Speleothems provide a more precise measure of historic sea level than those left in coral reefs or ancient shorelines, which had been used in the past to estimate primordial sea levels. In fact, the speleothem data back findings from Caribbean islands as well as the U.S. East and West coasts that sea level 81,000 years ago was at least as high as it is today and probably higher.

What might have caused the sea-level climb remains unclear, although the rise coincides with an increase in the amount of sunlight hitting the Northern Hemisphere resulting from slight variations in the earth’s orbit, known as Milankovitch cycles. “Maybe unstable ice was involved in some of the rapid rise,” Dorale speculates. “But we don’t even know for sure what the ice configuration was at this time.” Yet the record in rock also suggests that Milankovitch cycles cannot entirely explain ice growth or melt during the past 100,000 years, notes geologist Bogdan P. Onac of the University of South Florida, who collaborated in the analysis. “It must have been a dramatic melting event. What exactly caused it is hard to tackle with just this set of data.”

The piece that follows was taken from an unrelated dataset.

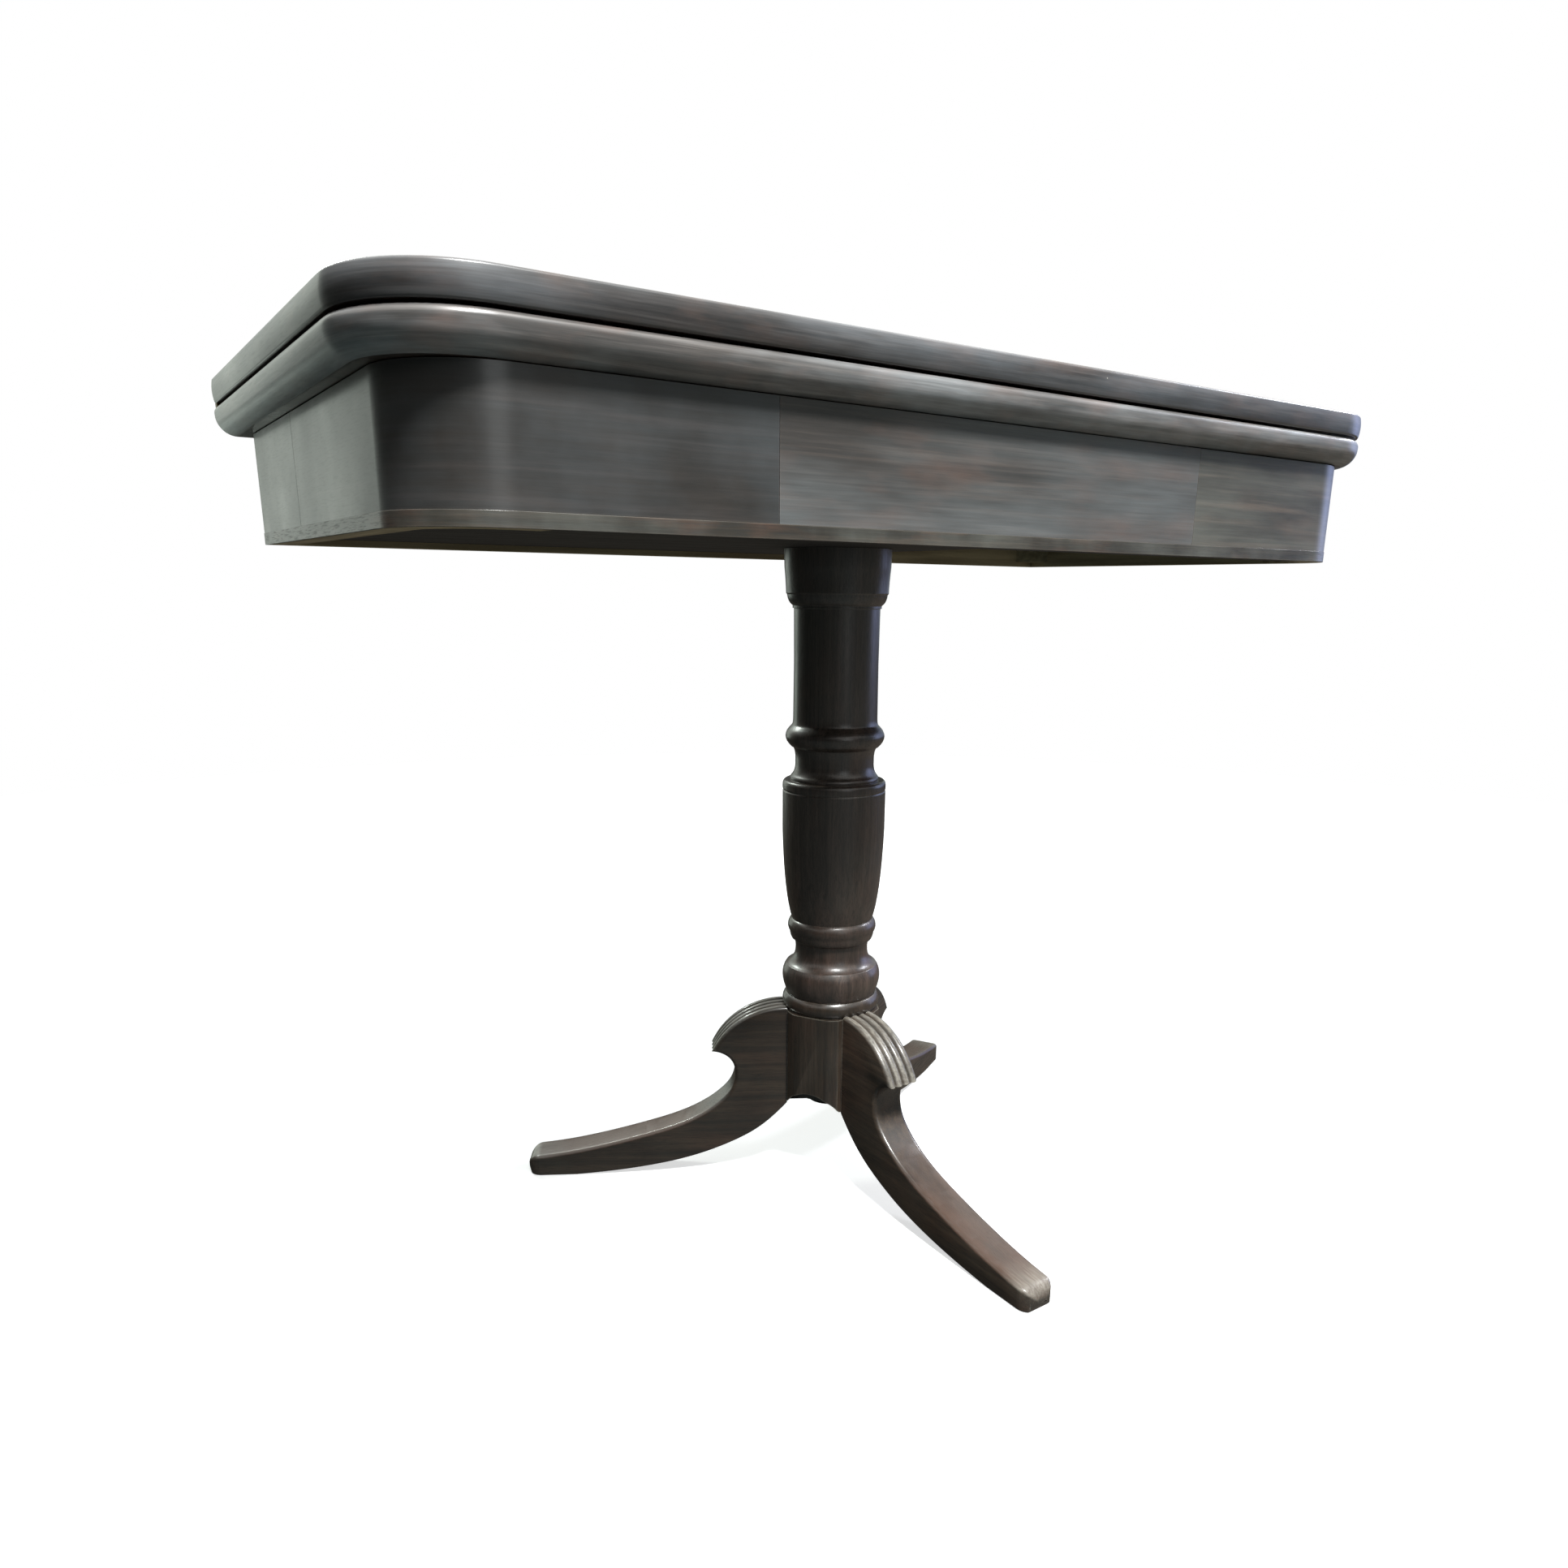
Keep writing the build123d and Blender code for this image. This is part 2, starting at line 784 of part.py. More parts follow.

Glaciologist Richard Alley of Pennsylvania State University, who was not involved in the project, calls the findings solid and careful and notes that this study confirms that ice-sheet changes can happen quickly. “It points to rather rapid shrinkage and growth of ice,” he says, while cautioning that more research is needed to confirm the results. “The growth rates are surprising, but not impossible,” he observes.

One thing is certain, however: the finding points to how complex the earth’s climate is. “Greenhouse gases are clearly important to climate,” Dorale says, “but just as clearly they are not the only major factor at work.”